As an undergrad, my team did our computer science thesis project using parallel processed population-oriented simulated annealing neural networks (the code for which is much more elegant and simple than the name). It was this amazing thing where you program it and you let it play with data til it “learns” to “evolve” to better solve a problem (in our case, predicting whether stock prices would go up or down one day ahead). Anyhow, we ran this on the university’s powerful and robust UNIX servers. Ummm one night, the entire UNIX infrastructure went down overnight because of our program. We were so proud.

More history? Gross one: Like a week after I finished my PhD thesis, my toddler threw up on it, then it fell on the floor. End result? To fix it properly, it would have cost 90% of the actual amount of money I paid for it as a brand new laptop a few months earlier. Thankfully, in Egypt we have geniuses outside the official manufacturers who will fix it for much much less. Yes, it could have been worse. This could have happened while I was still finalizing my thesis. But believe me, I know other people whose kids threw up on their laptops, people who threw their laptops on the floor, and nothing happened!

This last one is not so funny, but still. The day my dad passed away, when lots of friends were trying to reach me on my mobile to come over and visit? My mobile phone just wouldn’t work properly and the entire mobile network for my provider only was down.

Anyway, I love this South Park episode where the internet is down and everyone’s suffering.. And of course the solution ends up being a “restart” which Kyle figures out.

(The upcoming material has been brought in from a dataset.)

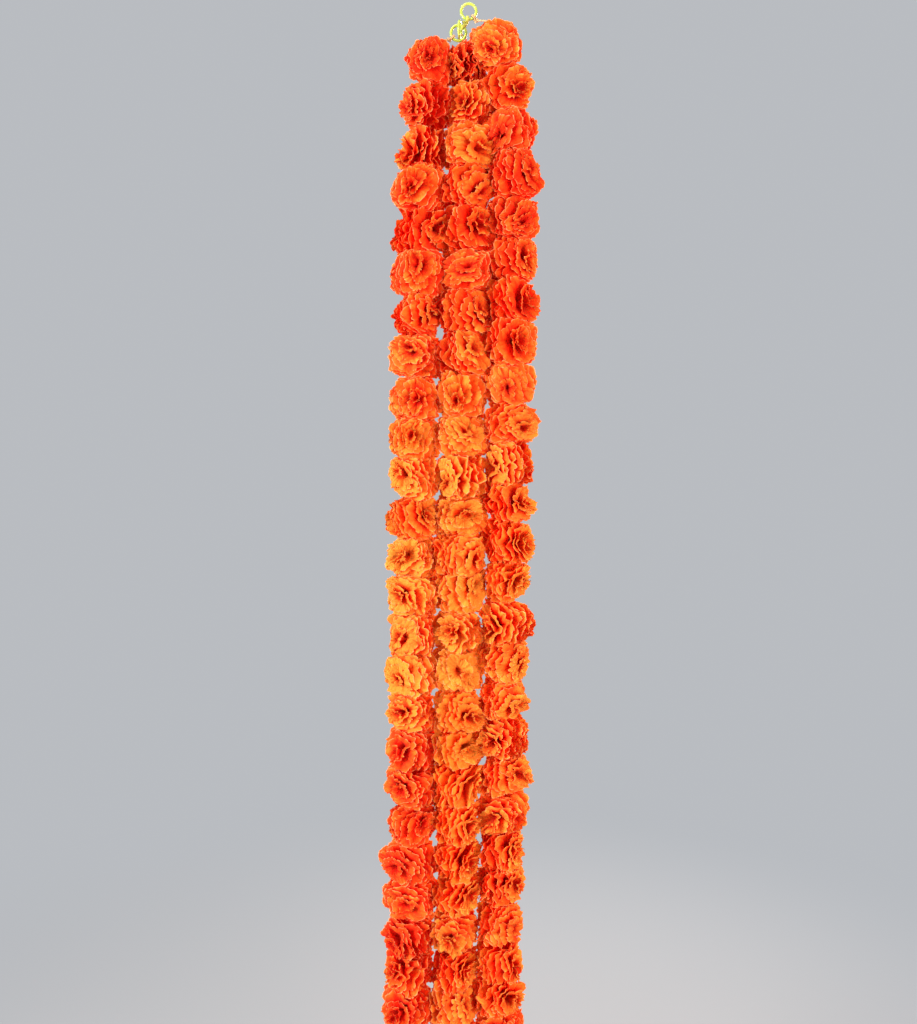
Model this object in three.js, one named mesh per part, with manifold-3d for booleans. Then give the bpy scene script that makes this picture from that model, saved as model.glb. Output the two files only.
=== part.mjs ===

When you work with computers, life is a series of restarts :>

One Comment

  1. Excellent post, Maha! Made me laugh out loud. I’ve always had almost the opposite situation: in my whole life I think I’ve only had four or five computers. That’s from 1990 (I think) to now. They go on forever, like old warhorses. My PC at home is seven years old, and the rumour is that tribes of computers gather around a campfire and tell stories about it lasting so long. It’s painfully slow… but it works.